Even the Philippines and Vietnam did not always confront China resolutely over the South China Sea disputes. In the midst of the Scarborough Shoal standoff, the Philippines inaugurated a China-funded dam project. Vietnam, which shares similar ideological outlook with China, often sees its South China Sea conflicts with China tone down after high-level party-to-party visits between the two countries.
For all these reasons, and with the benefit of a more comprehensive grasp of regional and international power-play realities, Malaysia may be said to more than just “hedge” its way out of the South China Sea disputes. It hews to a more comprehensive approach towards the eventual peaceful resolution of these disputes.
*Oh Ei Sun is a Senior Fellow with the S. Rajaratnam School of International Studies (RSIS), Nanyang Technological University.

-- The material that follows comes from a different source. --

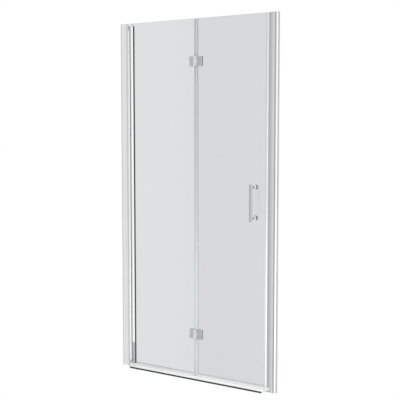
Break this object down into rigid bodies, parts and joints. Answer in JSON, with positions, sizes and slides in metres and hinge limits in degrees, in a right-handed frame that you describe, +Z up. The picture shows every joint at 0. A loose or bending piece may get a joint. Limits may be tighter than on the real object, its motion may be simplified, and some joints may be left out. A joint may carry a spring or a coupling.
{
  "type": "bifold shower door",
  "caption": "Bifold shower door for a recess: a clear pivot panel and a clear leading panel that folds on glass hinges, with a bar handle.",
  "frame": {"origin": "on the shower tray, at the middle of the width between the walls and in the middle of the glass thickness", "axes": "+X from the hinge wall to the strike wall, +Y from the room into the shower, +Z up"},
  "size_m": [1, 0.0678, 1.95],
  "materials": {
    "channel_aluminium": "bright anodised",
    "jamb_aluminium": "bright anodised",
    "cap_metal": "satin",
    "stile_aluminium": "polished",
    "threshold_aluminium": "bright anodised",
    "end_cap_plastic": "gloss",
    "foot_rubber": "matt",
    "white_seal": "semi-gloss",
    "magnet_strip": "matt",
    "clear_seal": "clear",
    "glazing_rubber": "matt",
    "pad_rubber": "matt",
    "white_nylon": "matt",
    "pivot_block_metal": "satin",
    "steel": "brushed",
    "screw_cap_plastic": "gloss",
    "hinge_chrome": "polished",
    "handle_chrome": "polished",
    "pivot_pane_glass": "clear toughened",
    "leading_pane_glass": "clear toughened"
  },
  "bodies": {
    "frame": {"hinge_wall_channel": "channel_aluminium", "strike_wall_channel": "channel_aluminium", "hinge_jamb": "jamb_aluminium", "strike_jamb": "jamb_aluminium", "hinge_jamb_cap": "cap_metal", "strike_jamb_cap": "cap_metal", "hinge_jamb_seal": "white_seal", "strike_magnet_holder": "white_seal", "strike_magnet": "magnet_strip", "top_pivot_block": "pivot_block_metal", "bottom_pivot_block": "pivot_block_metal", "top_pivot_pin": "steel", "bottom_pivot_pin": "steel", "pivot_thrust_washer": "white_nylon", "pivot_block_screws": "steel", "jamb_screws": "steel", "jamb_screw_caps": "screw_cap_plastic", "threshold": "threshold_aluminium", "threshold_foot": "foot_rubber", "threshold_hinge_cap": "end_cap_plastic", "threshold_strike_cap": "end_cap_plastic"},
    "pivot_panel": {"pivot_glass": "pivot_pane_glass", "pivot_stile": "stile_aluminium", "stile_gasket": "glazing_rubber", "top_stile_plug": "white_nylon", "bottom_stile_plug": "white_nylon", "pivot_drip_seal": "clear_seal", "fold_seal_pivot": "clear_seal", "upper_hinge_pivot_leaf": "hinge_chrome", "lower_hinge_pivot_leaf": "hinge_chrome", "upper_hinge_pin": "steel", "lower_hinge_pin": "steel", "upper_pivot_clamp": "hinge_chrome", "lower_pivot_clamp": "hinge_chrome", "pivot_hinge_pads": "pad_rubber", "pivot_hinge_sleeves": "white_nylon", "pivot_hinge_screws": "steel"},
    "leading_panel": {"leading_glass": "leading_pane_glass", "leading_drip_seal": "clear_seal", "fold_seal_leading": "clear_seal", "magnetic_seal": "white_seal", "door_magnet": "magnet_strip", "upper_hinge_leading_leaf": "hinge_chrome", "lower_hinge_leading_leaf": "hinge_chrome", "upper_leading_clamp": "hinge_chrome", "lower_leading_clamp": "hinge_chrome", "leading_hinge_pads": "pad_rubber", "leading_hinge_sleeves": "white_nylon", "leading_hinge_screws": "steel", "handle_bar": "handle_chrome", "upper_handle_post": "handle_chrome", "lower_handle_post": "handle_chrome", "upper_handle_rosette": "handle_chrome", "lower_handle_rosette": "handle_chrome", "handle_washers": "pad_rubber", "handle_sleeves": "white_nylon", "handle_bolts": "steel", "handle_inner_caps": "handle_chrome"}
  },
  "joints": [
    {"name": "panel_pivot", "type": "hinge", "parent": "frame", "child": "pivot_panel", "pos_m": [-0.4385, 0, 0.975], "axis": [0, 0, 1], "range_deg": [0, 90]},
    {"name": "panel_fold", "type": "hinge", "parent": "pivot_panel", "child": "leading_panel", "pos_m": [0.002, -0.012, 0.985], "axis": [0, 0, -1], "range_deg": [0, 170]}
  ]
}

A version of this commentary also appeared in Global Times.
Oh’s brief analysis basically sums up Prime Minister Najib’s diplomacy and friendship with world leaders which include President Xi Jinping of China, President Barack H. Obama of United States of America, President Vladimir Putin of Russia and President David Cameron of United Kingdom.

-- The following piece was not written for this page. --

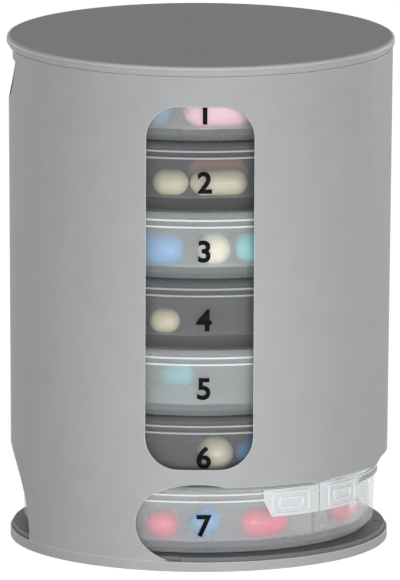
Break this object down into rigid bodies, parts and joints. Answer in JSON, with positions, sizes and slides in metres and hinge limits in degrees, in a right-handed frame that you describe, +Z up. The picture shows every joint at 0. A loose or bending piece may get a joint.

This is not withstanding the extremely close relationship with Brunei Sultan Sir Hassanal Bolkiah, the Philippines President Benigno “Nonoy” Acquino III and Singapore Prime Minister Brig. Gen. (NS) Lee Hsien Loong.
The continuous and pro-active work spearheaded by Foreign Minister Dato’ Seri Anifah Aman fortified the foreign policy and extended multi-tiered and multi-pronged diplomacy further, which include the non-permanent membership of UN Security Council, Chairmanship of ASEAN and in the Commonwealth Office in Whitehall.
The ‘consultive approach’ really bore fruit even in the trickiest spot.
However, some statements made through media by Cabinet colleagues such as Defense Minister Dato’ Seri Hishamuddin Hussein is taking all these good work a few steps the other direction.
Eastern Sabah hotspot for militant activities: Hishammuddin
BY TASNIM LOKMAN – 23 JANUARY 2015 @ 5:38 PM
LABUAN: Eastern Sabah continues to be a hotspot for militants to spread their skewed ideologies, in line with the Islamic State (IS) belief, said Defence Minister Datuk Seri Hishammuddin Hussein.
Speaking to reporters at the Labuan Air Force Base site visit, Hishammuddin said based on intelligence, terror activities were very much active here with existence of Darul Islam elements.
He said it was important that countries in the regions, specifically Brunei, Indonesia and the Philippines were on the same page in handling the terror threat, adding that the government will take preventative measures to avoid the situation from getting worse.
“What we are doing here (making Labuan Air Force Base as the front line and working with the Asean community in addressing militancy activities) now is to have preventative measures.
“Terror activities, especially IS, is still under control but if we don’t take immediate action, it can be very serious and worsened,” he said, adding that Syria and Iraq failed to address it earlier, having to bear the cost now.
On making Labuan as the front line and headquarters for the Air Force, Hishammuddin said the decision saw the state as a strategic defence location.
He said the stability and security of the region needs to be holistic, where they will use a more creative approach.
It is not sure the rational for the Minister in-charge of External Security to share all these information with the general public and how it would benefit them or the nation. Especially when these matters provide little comfort or worse still, reduced confidence for the general Malaysian public and a few notches lower for the international perception towards Malaysia.
However, the media crave politician would capitalise every moment to be relevant in the Malaysian media and hopefully, in the international media even at the expense of the political implication or perception towards the country.